Memoria de un niño de la guerra
Nacido en Belgrado en 1938 y víctima de los totalitarismos del siglo XX, Charles Simic es un defensor de la libertad individual · En 'Una mosca en la sopa' relata su vida
Charles Simic conoció pronto el sabor del extravío. En las grises calles de un Belgrado en llamas, múltiplemente agredido, en el edificio bombardeado en el que jugaba a la guerra con otros niños entre la inocencia y la insolencia, en la anchura prematura de una memoria de cielo ennegrecido, cocina sin pan y padre ausente. En la experiencia temprana de la evasión y la cárcel. Hijo de una Europa mutilada, apresada entre dos fanatismos, entre dos infiernos, Simic forjó desde niño un espíritu de resistencia, una condición de superviviente y, secretamente, una vocación de poeta. Una actitud de moderado escepticismo, de descreencia en las grandes palabras, de rechazo a todo proyecto político basado en la palpitación nacionalista. Simic es un rastreador de fronteras en el que la luz balcánica se fusiona con los clamores algodonosos de París y la anarquía controlada del mejor jazz americano para conformar una visión de las cosas inevitablemente lúcida y desdramatizadora. Una mosca en la sopa, un libro de memorias publicado en España el pasado año por la editorial Vaso Roto, es el testimonio en prosa (trazado con tono sereno e irónico) de la vida de uno de los poetas más reconocidos de Occidente, participante en la octava edición de Cosmopoética.

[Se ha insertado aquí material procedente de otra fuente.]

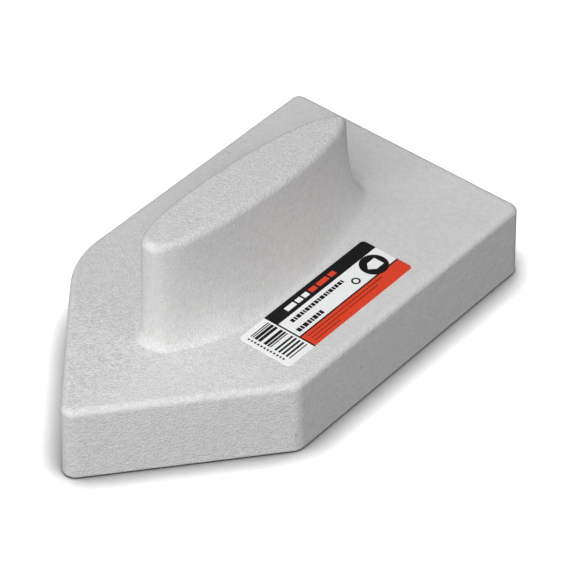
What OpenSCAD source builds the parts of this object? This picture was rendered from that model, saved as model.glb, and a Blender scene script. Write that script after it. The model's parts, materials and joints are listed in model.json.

Fue una infancia de ruido y humos, asedios y sirenas, refugios en forma de radio y amigos, abuelos extraños, incomprensiones, hurtos, sopa imposible y compleja felicidad. Fue una niñez de aprendizajes forzosos, de iniciación al exilio y de poeta en ciernes. Y luego llegó París con sus perfumes y sus longitudes, los Campos Elíseos en su dimensión de lujo, Pigalle y sus perversiones, el contacto con otra lengua, otra cultura y otro continente que era el mismo, el doble hallazgo perturbador del cine y la mujer en las escalas de misterio y belleza de un rostro que venía de la muerte para convocar las sombras del amor (Gene Tierney, Laura), París con sus escaparates y sus cafés, su muchedumbre de desplazados, volcán artístico de Europa. Allí estaba el joven Simic con su madre y su hermano, durmiendo en el suelo de una triste habitación de hotel, arropado en las tardes por las texturas en blanco y negro de las películas que venían de América, extraño en todas partes, descubriendo a los grandes poetas franceses y buscando en la radio el jazz reparador de remotas emisoras.
Y América. El doble desafío del padre redescubierto y el nuevo, inmenso, conflictivo país. En su padre halló a un cómplice imprevisto. En Nueva York, una educación sentimental. Porque allí la noche tenía otra temperatura, otra densidad, otras luces y otro sonido. Las avenidas como ríos, la crueldad vertical de una ciudad que era como en las películas, la creciente fascinación en las jurisdicciones del jazz y el cine, la emergencia de una nueva poesía, la efervescencia cultural del Village, la vida resumida en las contradicciones de una madrugada de música, alcohol y transgresión. Y el paréntesis de Chicago, reflejo de esa América en la que modernidad e indigencia convivían en una armonía impecable.
El regreso a Nueva York (con Ionesco en los teatros, Ginsberg en los bares de poetas y Sonny Rollins en cualquier pliegue de la noche) y su reclutamiento como policía militar con destino europeo (Francia de nuevo, con tareas varias, camaradería y mucho vino) ponen fin a estas memorias incompletas que aportan como epílogo una colección de pensamientos sobre la poesía, la comida, el lenguaje y el ser. "Quizá la tarea de la poesía sea rescatar los vestigios de autenticidad que todavía se pueden encontrar en las ruinas de los sistemas religiosos, filosóficos y políticos", afirma el Pulitzer, que con una defensa del individualismo frente a los movimientos colectivizadores y de la filosofía que nunca abandona la duda y la incertidumbre pone de manifiesto en precisos párrafos un pensamiento que hunde su aguijón en "el sueño de los reformadores sociales: llegar a ser el cerebro de una penitenciaría ilustrada donde se reformen las almas". Y es que lo único que la historia del siglo XX ha enseñado a Simic es que "sólo las ideas estúpidas se reciclan".
De la infancia temblorosa en la guerra y la emigración a la madurez del poeta consagrado, queda en Una mosca en la sopa el testimonio de un hombre que aprendió pronto el valor supremo del pensamiento en libertad, ajeno a las modas y los sistemas, activado siempre en las ondas irrenunciables de la autonomía y la heterodoxia.